* **EXERCISE**:
Repeat the material exactly, leaving nothing out.

* **AVAILABLE DATA**:
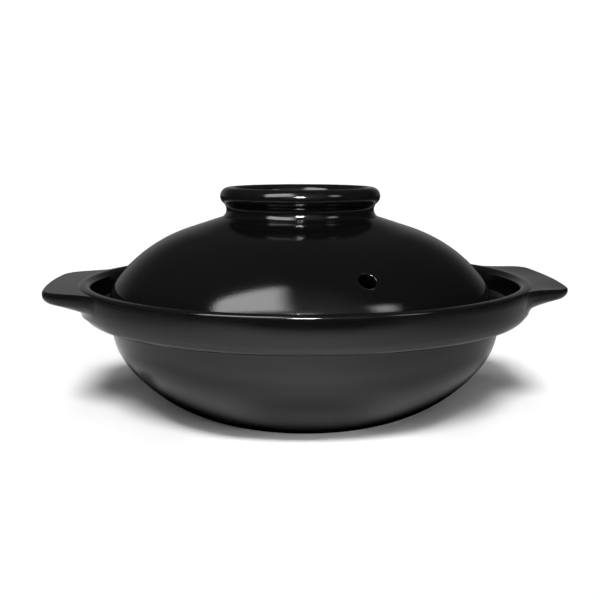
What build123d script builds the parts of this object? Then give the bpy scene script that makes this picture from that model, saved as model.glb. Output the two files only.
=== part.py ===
from build123d import *
import math
import os

# Donabe: a glazed clay pot with two lug handles and a domed lid with a ring knob.
# Lengths are millimetres, angles are degrees from level, and +Z is up.

# Bowl wall, from the flat foot upward
foot_radius = 54.2
heel_angle = 11.1
lower_wall_curve = 93.5
belly_angle = 52.8
upper_wall_curve = 39.7
wall_angle = 78.6
wall_run = 8.4
wall_thickness = 8.0
floor_thickness = 8.5

# Collar: the step under it, its flat shelf, the bowed upright side and the rolled lip
step_fillet = 1.5
shelf_angle = 7.5
shelf_run = 8.1
shelf_curve = 8.5
collar_foot_angle = 73.4
collar_curve = 42.2
lip_radius = 3.8

# Gallery inside the collar, where the lid stands
shelf_thickness = 5.0
gallery_curve = 5.0
gallery_wall_angle = 82.0
seat_edge_round = 1.2

# Lid dome
lid_side_clearance = 6.9
lid_rest_shift = 2.9
lid_thickness = 7.0
lid_edge_height = 3.9
lid_foot_round = 1.0
shoulder_curve = 23.1
shoulder_angle = 51.2
dome_curve = 90.75
brow_angle = 18.25

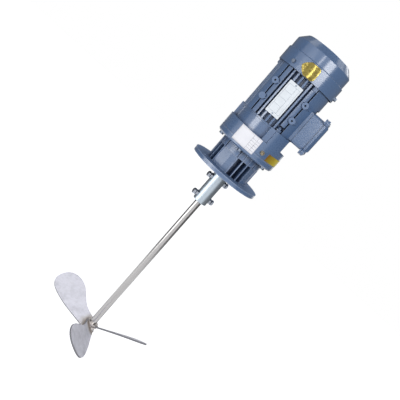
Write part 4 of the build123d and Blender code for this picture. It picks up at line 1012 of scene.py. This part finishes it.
def makeLamp(name, azimuth, elevation, distance, width, height, brightness):
    data = bpy.data.lights.new(name, "AREA")
    data.shape = "RECTANGLE"
    data.size = width
    data.size_y = height
    data.energy = lampPower * width * height * brightness
    lamp = bpy.data.objects.new(name, data)
    back = outwardVector(azimuth, elevation)
    lamp.location = lampAim + back * distance
    lamp.rotation_euler = (-back).to_track_quat("-Z", "Y").to_euler()
    bpy.context.scene.collection.objects.link(lamp)


# Dark cards seen only in reflections: round metal keeps darker flanks, and flat metal isn't blank white.
# An upright card's row: radius, first and last angle from the front, lower and upper edge, brightness
cardSet = {
    "sideCards": ((2.8, 58, 150, -1.2, 3.4, 0.16), (2.8, -150, -74, -1.2, 3.4, 0.16)),
    "backCards": ((1.8, 152, 205, -1.2, -0.25, 0.2), (2.6, 132, 228, 0.05, 1.95, 0.12)),
    "roofRadius": 0.95,
    "roofHole": 0.01,
    "roofHeight": 2.4,
    "roofLevel": 0.14,
    "uprightSteps": 13,
    "roofSteps": 25,
}


def makeCard(name, points, level):
    material, tree, shader = newMaterial(name)
    shader.inputs["Base Color"].default_value = (0.0, 0.0, 0.0, 1.0)
    shader.inputs["Emission Color"].default_value = (1.0, 1.0, 1.0, 1.0)
    shader.inputs["Emission Strength"].default_value = level
    card = gridPiece(name, points, material)
    card.visible_camera = False
    card.visible_diffuse = False
    card.visible_transmission = False
    card.visible_volume_scatter = False
    card.visible_shadow = False


def makeCards(settings):
    # upright cards are strips of a cylinder round the object, the roof is a flat ring nearly closed inside
    upright = settings["sideCards"] + settings["backCards"]
    for index, (radius, start, stop, low, high, level) in enumerate(upright):
        turns = np.linspace(start, stop, settings["uprightSteps"])
        angles, heights = np.meshgrid(turns, np.array([low, high]))
        makeCard("uprightCard_%d" % index, aroundShaft(radius, angles, heights), level)
    edges = np.array([settings["roofHole"], settings["roofRadius"]])
    angles, radii = np.meshgrid(np.linspace(0, 360, settings["roofSteps"]), edges)
    roof = aroundShaft(radii, angles, np.full_like(radii, settings["roofHeight"]))
    makeCard("roofCard", roof, settings["roofLevel"])


makeFloor(stageSet)
makeWorld(stageSet)
makeCards(cardSet)
for lampName, values in lampSet.items():
    makeLamp(lampName, *values)
print("stage and lamps placed")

* **FINAL ANSWER**:
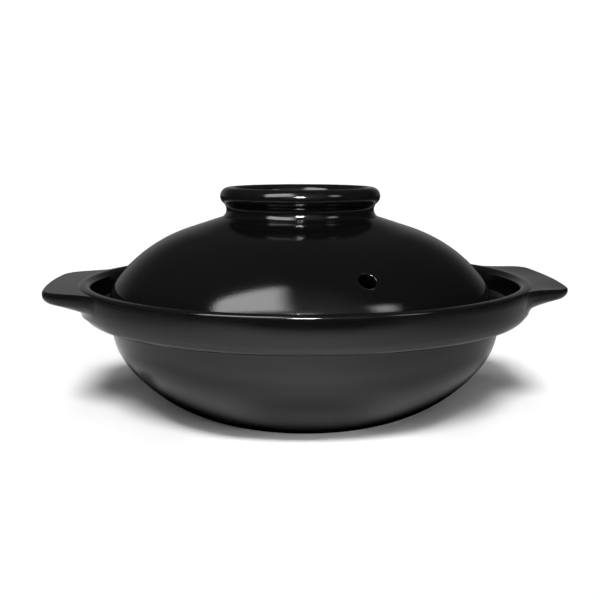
What build123d script builds the parts of this object? Then give the bpy scene script that makes this picture from that model, saved as model.glb. Output the two files only.
=== part.py ===
from build123d import *
import math
import os

# Donabe: a glazed clay pot with two lug handles and a domed lid with a ring knob.
# Lengths are millimetres, angles are degrees from level, and +Z is up.

# Bowl wall, from the flat foot upward
foot_radius = 54.2
heel_angle = 11.1
lower_wall_curve = 93.5
belly_angle = 52.8
upper_wall_curve = 39.7
wall_angle = 78.6
wall_run = 8.4
wall_thickness = 8.0
floor_thickness = 8.5

# Collar: the step under it, its flat shelf, the bowed upright side and the rolled lip
step_fillet = 1.5
shelf_angle = 7.5
shelf_run = 8.1
shelf_curve = 8.5
collar_foot_angle = 73.4
collar_curve = 42.2
lip_radius = 3.8

# Gallery inside the collar, where the lid stands
shelf_thickness = 5.0
gallery_curve = 5.0
gallery_wall_angle = 82.0
seat_edge_round = 1.2

# Lid dome
lid_side_clearance = 6.9
lid_rest_shift = 2.9
lid_thickness = 7.0
lid_edge_height = 3.9
lid_foot_round = 1.0
shoulder_curve = 23.1
shoulder_angle = 51.2
dome_curve = 90.75
brow_angle = 18.25

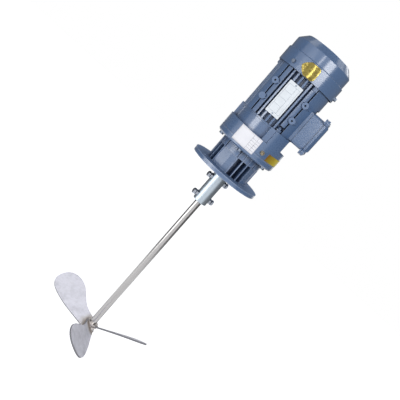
Write part 4 of the build123d and Blender code for this picture. It picks up at line 1012 of scene.py. This part finishes it.
def makeLamp(name, azimuth, elevation, distance, width, height, brightness):
    data = bpy.data.lights.new(name, "AREA")
    data.shape = "RECTANGLE"
    data.size = width
    data.size_y = height
    data.energy = lampPower * width * height * brightness
    lamp = bpy.data.objects.new(name, data)
    back = outwardVector(azimuth, elevation)
    lamp.location = lampAim + back * distance
    lamp.rotation_euler = (-back).to_track_quat("-Z", "Y").to_euler()
    bpy.context.scene.collection.objects.link(lamp)


# Dark cards seen only in reflections: round metal keeps darker flanks, and flat metal isn't blank white.
# An upright card's row: radius, first and last angle from the front, lower and upper edge, brightness
cardSet = {
    "sideCards": ((2.8, 58, 150, -1.2, 3.4, 0.16), (2.8, -150, -74, -1.2, 3.4, 0.16)),
    "backCards": ((1.8, 152, 205, -1.2, -0.25, 0.2), (2.6, 132, 228, 0.05, 1.95, 0.12)),
    "roofRadius": 0.95,
    "roofHole": 0.01,
    "roofHeight": 2.4,
    "roofLevel": 0.14,
    "uprightSteps": 13,
    "roofSteps": 25,
}


def makeCard(name, points, level):
    material, tree, shader = newMaterial(name)
    shader.inputs["Base Color"].default_value = (0.0, 0.0, 0.0, 1.0)
    shader.inputs["Emission Color"].default_value = (1.0, 1.0, 1.0, 1.0)
    shader.inputs["Emission Strength"].default_value = level
    card = gridPiece(name, points, material)
    card.visible_camera = False
    card.visible_diffuse = False
    card.visible_transmission = False
    card.visible_volume_scatter = False
    card.visible_shadow = False


def makeCards(settings):
    # upright cards are strips of a cylinder round the object, the roof is a flat ring nearly closed inside
    upright = settings["sideCards"] + settings["backCards"]
    for index, (radius, start, stop, low, high, level) in enumerate(upright):
        turns = np.linspace(start, stop, settings["uprightSteps"])
        angles, heights = np.meshgrid(turns, np.array([low, high]))
        makeCard("uprightCard_%d" % index, aroundShaft(radius, angles, heights), level)
    edges = np.array([settings["roofHole"], settings["roofRadius"]])
    angles, radii = np.meshgrid(np.linspace(0, 360, settings["roofSteps"]), edges)
    roof = aroundShaft(radii, angles, np.full_like(radii, settings["roofHeight"]))
    makeCard("roofCard", roof, settings["roofLevel"])


makeFloor(stageSet)
makeWorld(stageSet)
makeCards(cardSet)
for lampName, values in lampSet.items():
    makeLamp(lampName, *values)
print("stage and lamps placed")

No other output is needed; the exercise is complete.